Palladium has seen this work up close. Through the flagship UK government’s Skills for Prosperity (S4P) programme, we’ve worked across nine countries to connect education to employment in ways that make sense for both learners and businesses.

In South Africa, for example, we helped the automotive component industry analyse quarterly labour data, identify gaps, and create placements for learners in real factory jobs — all while showing employers the return on their investment in training.

Building the future GCC workforce: Lessons from global trends and Palladium’s experience

The Skills for Prosperity (S4P) programme helped connect education with employment

In Guatemala, we worked with local training institutes and over 400 employers to tailor curricula to real job openings, connect young people to job fairs, and re-train HR teams to look for skills instead of just degrees. The result: thousands of young people placed in jobs and tens of thousands more created through strengthened employer networks.

And in Moldova and Armenia, our teams worked with universities and technical colleges to update curricula so social assistance professionals could use data to manage benefits programmes more effectively, while preparing new graduates with in-demand analytical skills.

The common thread? Ecosystem governance and monitoring, partnerships, and a focus on real-world outcomes, not just training numbers.

Why monitoring matters

It’s one thing to run a training course; it’s another to know whether that training actually worked – for the learner, for the employer, and for the economy.

Monitoring is the missing link between investment and impact. It helps governments see which programmes are producing jobs, which are producing mismatches, and where to adjust quickly. It helps employers trust that the skills they see on a résumé mean something in practice. And it helps workers prove what they can do, no matter how they learned it.

Strong monitoring systems can:

  • Help policymakers pivot faster when markets change.
  • Show where money is best spent by tracking hiring, wage growth, and mobility.
  • Hold training providers accountable for quality, not just quantity.
  • Give employers confidence to hire based on skills, even from non-traditional pathways.

At Palladium, we’ve seen that when monitoring is built into every step, it changes behaviour. Employers engage more. Students choose courses with confidence. Governments target funds where they matter most. And entire ecosystems begin to adapt in real time, not years later.

Building the future GCC workforce: Lessons from global trends and Palladium’s experience

The GCC is working on the transition to skills-based economies

What the GCC can do

The GCC has the vision, resources, and urgency to lead the next chapter in skills-based economies.
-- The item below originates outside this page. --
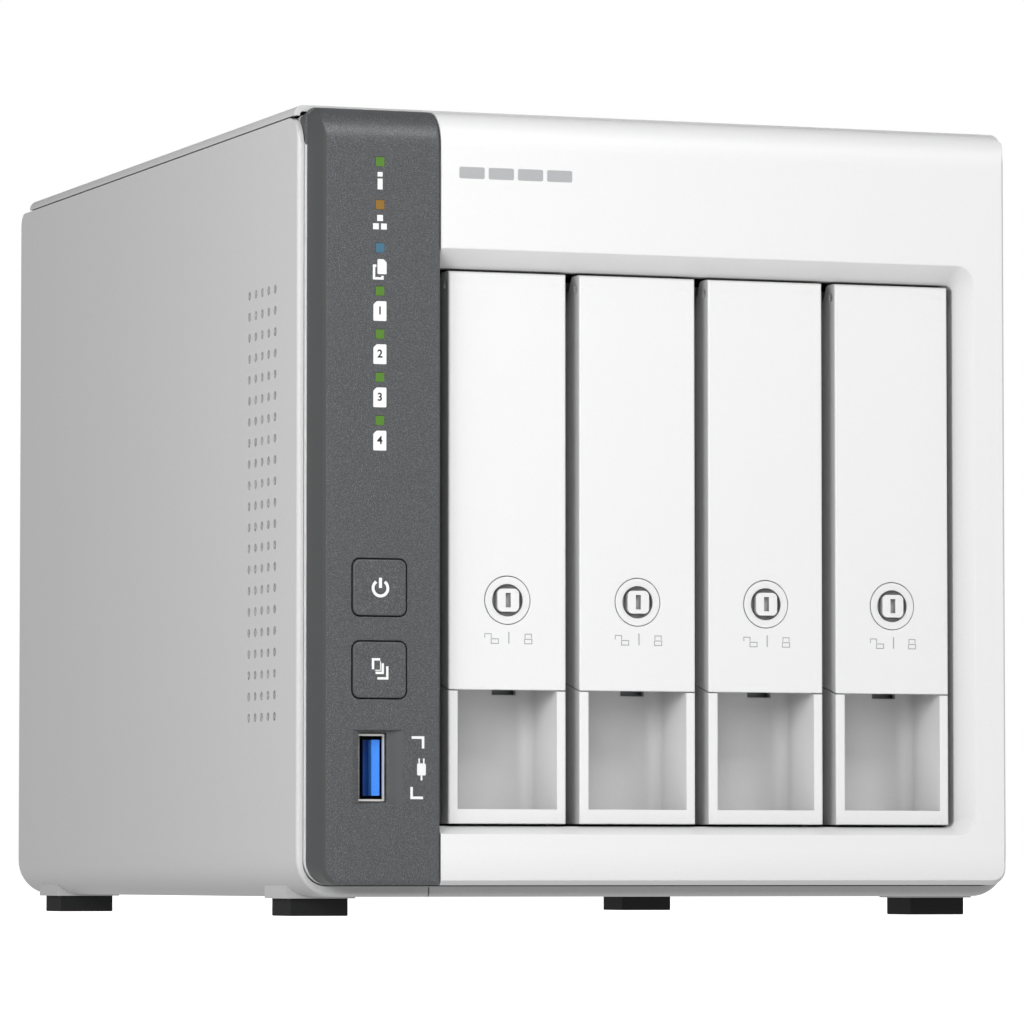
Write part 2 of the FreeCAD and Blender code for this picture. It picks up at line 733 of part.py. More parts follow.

To make it happen, five priorities stand out:

1. Build and Enhance Regional and National Skills Intelligence Systems
Collect and analyse real-time labour data to anticipate needs, plan investments, and benchmark across the region. In Saudi Arabia: MHRSD’s Qiwa and Skills Accelerator platforms already gather valuable signals. Expanding this into a full intelligence hub could guide policy, education, and even migration planning.

2. Make Monitoring Part of Every Reform
Don’t wait until programmes end to ask what worked. Track outcomes – hiring, wages, mobility – from day one. New tourism and tech bootcamps could measure how many learners get jobs, how quickly, and at what pay, feeding insights into the next round of training.

3. Share Data with the Private Sector
Create dashboards that show employers where talent is, what skills are available, and where gaps remain. In Saudi Arabia, Sector Skills Councils have been created and further development towards integrating data into a shared view would help companies plan recruitment and help policymakers direct training budgets.

4. Reward Results, Not Just Effort
Tie incentives to verified outcomes – like successful hiring and retention – not just enrolment numbers. Local content development score boosts could go to employers who hire based on verified skills, creating a virtuous cycle of skills-first recruitment.

5. Tell the Story, Build the Trust
Publish an annual “Skills Transformation Report” to show progress, attract investors, and motivate partners to stay engaged. Along with the national programs for human capital development, a transparent skills progress report could demonstrate how the Kingdom is moving from degrees to capabilities – and set a benchmark for GCC neighbours.

The GCC: From vision to reality

Across the Gulf, the building blocks of a skills-based economy are already in place: ambitious national strategies, strong education systems, and private sectors eager for qualified talent. What’s needed now is integration, measurement, and momentum.

The key lies in a robust ecosystem governance, which can make or break skills reform. When public and private actors plan together, share data, and align incentives, you don’t just train people – you transform economies. It’s the difference between isolated programmes and a living system that keeps adapting as industries evolve.

When public and private sectors share data, align incentives, and focus on what actually drives jobs and productivity, entire economies shift gear. And when those shifts happen at a regional level, the GCC can position itself as a global hub for future-ready talent.

At Palladium, we’ve seen how the right systems – backed by evidence, trusted by employers, and designed with inclusion in mind – turn workforce reform from a plan on paper into opportunities for millions. The GCC has the chance not just to follow global trends, but to define them.